● Information provided
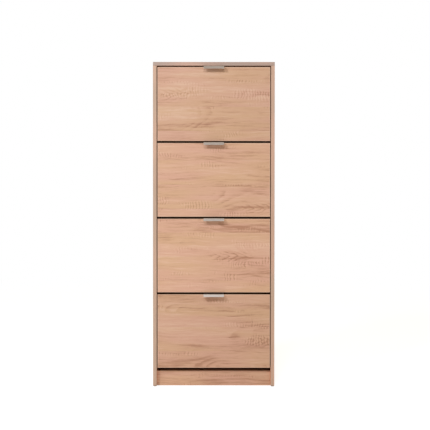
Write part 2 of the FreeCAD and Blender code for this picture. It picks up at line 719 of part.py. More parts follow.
def fan_screws(number, room=0.0):
    screws = []
    x = FAN_INNER_X - FLANGE_WIDTH / 2
    for up in FAN_SCREW_UP:
        start = pivot_point(x, number, FLAP_BACK + FLANGE_SHEET, up)
        screws.append(pan_screw(start, -Y_AXIS, FAN_SCREW_LENGTH, room))
    return screws


def pin_seat_x():
    return FAN_INNER_X - BOSS_LENGTH + PIN_SEAT_FLOOR


def pin_bore(number):
    return rod(pivot_point(pin_seat_x(), number), X_AXIS, PIN_RADIUS, BOSS_LENGTH + PAST)


def fan_right(number):
    wall = fan_outline(number, FAN_INNER_X, FAN_OUTER_X)
    inner_wall_zone = fan_outline(number, FAN_INNER_X - FLANGE_WIDTH, FAN_OUTER_X)
    flange_low = CORNER_UP + GROOVE_ROOM
    flange = flap_profile(number, [(FLAP_BACK, flange_low),
                                   (FLAP_BACK + FLANGE_SHEET, flange_low),
                                   (FLAP_BACK + FLANGE_SHEET, FLANGE_TOP),
                                   (FLAP_BACK, FLANGE_TOP)],
                          FAN_INNER_X - FLANGE_WIDTH, FAN_INNER_X + OVERLAP)
    boss = rod(pivot_point(FAN_INNER_X - BOSS_LENGTH, number), X_AXIS, BOSS_RADIUS,
               BOSS_LENGTH + OVERLAP)
    rim = arc_band(number, FAN_RADIUS - RIM_SHEET, FAN_RADIUS, FAN_INNER_X - RIM_WIDTH,
                   FAN_INNER_X + OVERLAP)
    pieces = [boss, rim] + groove_ribs(number) + stiffeners(number)
    trimmed = [piece.common(inner_wall_zone) for piece in pieces]
    bracket = join([wall, flange] + trimmed)
    holes = fan_screws(number, HOLE_ROOM) + [stop_slot(number), pin_bore(number)]
    holes.append(shoe_board(number, FAN_INNER_X - HOLE_ROOM))
    return without(bracket, holes)


def pivot_pin(number):
    start_x = pin_seat_x() + HOLE_ROOM
    end_x = INNER_X + BUSH_DEPTH - BUSH_FLOOR - PIN_END_ROOM
    pin = rod(pivot_point(start_x, number), X_AXIS, PIN_RADIUS, end_x - start_x)
    tip = [edge for edge in pin.Edges if edge.BoundBox.XMin > end_x - SAME]
    return pin.makeChamfer(PIN_CHAMFER, tip)


# ---------------------------------------------------------------- write the parts
def write(name, shape):
    for solid in shape.Solids:
        if not solid.isValid():
            raise ValueError("invalid solid in " + name)
    shape.exportStep("parts/" + name + ".step")
    print(name, "solids", len(shape.Solids), "volume_cm3", round(shape.Volume / 1000, 2))


def carcass_parts():
    side = side_panel_right()
    plates = pivot_plates_right()
    bracket = plinth_bracket()
    return {
        "side_panel_left": mirrored(side),
        "side_panel_right": side,
        "top_panel": top_panel(),
        "bottom_panel": bottom_panel(),
        "plinth": plinth(),
        "rear_rail_top": rear_rail_top(),
        "back_panel_upper": back_panel_upper(),
        "back_panel_lower": back_panel_lower(),
        "back_joint_strip": back_joint_strip(),
        "back_nails": group(all_back_nails()),
        "cam_locks": cam_locks(),
        "cam_bolts": cam_bolts(),
        "dowels": dowels(),
        "plinth_brackets": group(both_sides([bracket])),
        "plinth_bracket_screws": group(both_sides(bracket_screws())),
        "glides": glides(),
        "pivot_plates_left": mirrored(plates),
        "pivot_plates_right": plates,
        "pivot_plate_screws": pivot_plate_screws(),
    }


def flap_parts(number):
    fan = fan_right(number)
    prefix = "flap_" + str(number) + "_"
    return {
        prefix + "front": flap_front(number),
        prefix + "handle": handle(number),
        prefix + "handle_screws": group(handle_screws(number)),
        prefix + "fan_left": mirrored(fan),
        prefix + "fan_right": fan,
        prefix + "fan_screws": group(both_sides(fan_screws(number))),
        prefix + "toe_board": toe_board(number),
        prefix + "shoe_board": shoe_board(number),
        prefix + "pivot_pins": group(both_sides([pivot_pin(number)])),
    }


os.makedirs("parts", exist_ok=True)
parts = carcass_parts()
for flap_number in range(1, FLAP_COUNT + 1):
    parts.update(flap_parts(flap_number))
for part_name, part_shape in parts.items():
    write(part_name, part_shape)
print("nodes", len(parts))
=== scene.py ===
import json
import math
from collections import namedtuple

import bpy
from mathutils import Matrix, Vector


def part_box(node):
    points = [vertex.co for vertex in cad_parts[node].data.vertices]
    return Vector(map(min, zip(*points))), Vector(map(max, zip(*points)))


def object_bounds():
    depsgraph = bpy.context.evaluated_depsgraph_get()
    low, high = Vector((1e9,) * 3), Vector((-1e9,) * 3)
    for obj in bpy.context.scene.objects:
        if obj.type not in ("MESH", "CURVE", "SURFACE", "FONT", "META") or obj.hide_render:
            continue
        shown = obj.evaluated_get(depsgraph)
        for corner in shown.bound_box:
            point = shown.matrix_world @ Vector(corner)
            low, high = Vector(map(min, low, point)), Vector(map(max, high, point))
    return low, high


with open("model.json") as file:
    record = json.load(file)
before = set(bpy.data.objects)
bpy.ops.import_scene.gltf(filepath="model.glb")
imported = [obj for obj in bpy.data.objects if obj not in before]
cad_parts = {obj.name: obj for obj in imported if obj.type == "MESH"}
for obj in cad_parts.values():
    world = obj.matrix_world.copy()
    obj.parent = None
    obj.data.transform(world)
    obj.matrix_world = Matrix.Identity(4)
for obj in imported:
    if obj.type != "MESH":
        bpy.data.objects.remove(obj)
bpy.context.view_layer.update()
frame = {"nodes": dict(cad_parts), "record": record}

# A shoe cabinet in light oak foil with four tilting flaps. All lengths are in metres, in the
# frame of the CAD model: +Z up, +Y towards the wall, origin on the floor.

NODES = frame["nodes"]
X, Y, Z = range(3)
WHITE = (1.0, 1.0, 1.0)


# ---------------------------------------------------------------- building materials
class Surface:
    """One procedural material, built up with short calls."""

    # places of the mixing node's colour sockets, which share their names with others
    FIRST_COLOUR = 6
    SECOND_COLOUR = 7
    MIXED_COLOUR = 2

    def __init__(self, name):
        self.material = bpy.data.materials.new(name)
        self.material.use_nodes = True
        self.tree = self.material.node_tree
        self.tree.nodes.clear()
        self.shader = self.tree.nodes.new("ShaderNodeBsdfPrincipled")
        self.output = self.tree.nodes.new("ShaderNodeOutputMaterial")
        self.tree.links.new(self.shader.outputs["BSDF"], self.output.inputs["Surface"])
        self.position = self.tree.nodes.new("ShaderNodeTexCoord").outputs["Object"]

    def put(self, socket, value):
        """Link a socket to another one, or give it a constant."""
        if isinstance(value, bpy.types.NodeSocket):
            self.tree.links.new(value, socket)
        else:
            socket.default_value = value

    def compute(self, operation, *values):
        step = self.tree.nodes.new("ShaderNodeMath")
        step.operation = operation
        for socket, value in zip(step.inputs, values):
            self.put(socket, value)
        return step.outputs["Value"]

    def plus(self, first, second):
        return self.compute("ADD", first, second)

    def minus(self, first, second):
        return self.compute("SUBTRACT", first, second)

    def times(self, first, second):
        return self.compute("MULTIPLY", first, second)

    def over(self, first, second):
        return self.compute("DIVIDE", first, second)

    def hypotenuse(self, first, second):
        squares = [self.times(side, side) for side in (first, second)]
        return self.compute("SQRT", self.plus(*squares))

    def split(self, vector):
        step = self.tree.nodes.new("ShaderNodeSeparateXYZ")
        self.put(step.inputs["Vector"], vector)
        return list(step.outputs)

    def merge(self, x, y, z):
        step = self.tree.nodes.new("ShaderNodeCombineXYZ")
        for socket, value in zip(step.inputs, (x, y, z)):
            self.put(socket, value)
        return step.outputs["Vector"]

    def stretched(self, vector, factors):
        step = self.tree.nodes.new("ShaderNodeVectorMath")
        step.operation = "MULTIPLY"
        self.put(step.inputs[0], vector)
        self.put(step.inputs[1], factors)
        return step.outputs["Vector"]

    def noise(self, vector, factors, detail=2.0, roughness=0.5):
        """Smooth noise from 0 to 1, with so many features per metre along each axis."""
        step = self.tree.nodes.new("ShaderNodeTexNoise")
        self.put(step.inputs["Vector"], self.stretched(vector, factors))
        self.put(step.inputs["Scale"], 1.0)
        self.put(step.inputs["Detail"], detail)
        self.put(step.inputs["Roughness"], roughness)
        return step.outputs["Fac"]

    def random(self, value):
        """Three random numbers that stay the same while the value stays the same."""
        step = self.tree.nodes.new("ShaderNodeTexWhiteNoise")
        step.noise_dimensions = "1D"
        self.put(step.inputs["W"], value)
        return self.split(step.outputs["Color"])

    def spread(self, value, low, high, new_low=0.0, new_high=1.0):
        """Map low..high smoothly to new_low..new_high and hold it inside that range."""
        step = self.tree.nodes.new("ShaderNodeMapRange")
        step.interpolation_type = "SMOOTHSTEP"
        for name, number in (("Value", value), ("From Min", low), ("From Max", high),
                             ("To Min", new_low), ("To Max", new_high)):
            self.put(step.inputs[name], number)
        return step.outputs["Result"]

    def swing(self, noise, low, high, reach=0.2):
        """Map noise smoothly to low..high. The reach is how far from 0.5 it gets there."""
        return self.spread(noise, 0.5 - reach, 0.5 + reach, low, high)

    def blend(self, factor, first, second, mode="MIX"):
        step = self.tree.nodes.new("ShaderNodeMix")
        step.data_type = "RGBA"
        step.blend_type = mode
        self.put(step.inputs["Factor"], factor)
        self.put(step.inputs[self.FIRST_COLOUR], first)
        self.put(step.inputs[self.SECOND_COLOUR], second)
        return step.outputs[self.MIXED_COLOUR]

    def shaded(self, colour, brightness):
        """Multiply a colour by a grey value."""
        grey = self.merge(brightness, brightness, brightness)
        return self.blend(1.0, colour, grey, "MULTIPLY")

    def relief(self, height, depth):
        """Bump: one step of the height stands for so many metres."""
        step = self.tree.nodes.new("ShaderNodeBump")
        self.put(step.inputs["Height"], height)
        step.inputs["Strength"].default_value = 1.0
        step.inputs["Distance"].default_value = depth
        self.tree.links.new(step.outputs["Normal"], self.shader.inputs["Normal"])

    def set(self, **values):
        """Give the shader's sockets their values: Base_Color stands for Base Color."""
        for name, value in values.items():
            self.put(self.shader.inputs[name.replace("_", " ")], value)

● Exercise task
Lines from the beginning of the data above through the line containing "return FAN_INNER_X - BOSS_LENGTH" are to be returned exactly, and no others.

● Finished exercise
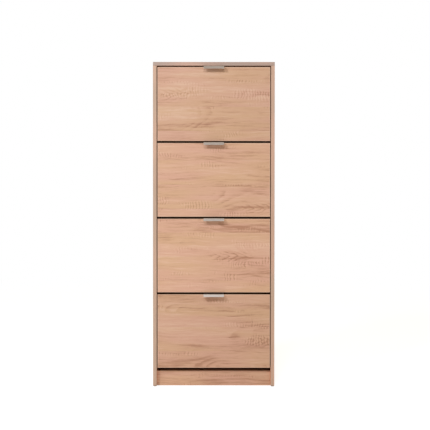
Write part 2 of the FreeCAD and Blender code for this picture. It picks up at line 719 of part.py. More parts follow.
def fan_screws(number, room=0.0):
    screws = []
    x = FAN_INNER_X - FLANGE_WIDTH / 2
    for up in FAN_SCREW_UP:
        start = pivot_point(x, number, FLAP_BACK + FLANGE_SHEET, up)
        screws.append(pan_screw(start, -Y_AXIS, FAN_SCREW_LENGTH, room))
    return screws


def pin_seat_x():
    return FAN_INNER_X - BOSS_LENGTH + PIN_SEAT_FLOOR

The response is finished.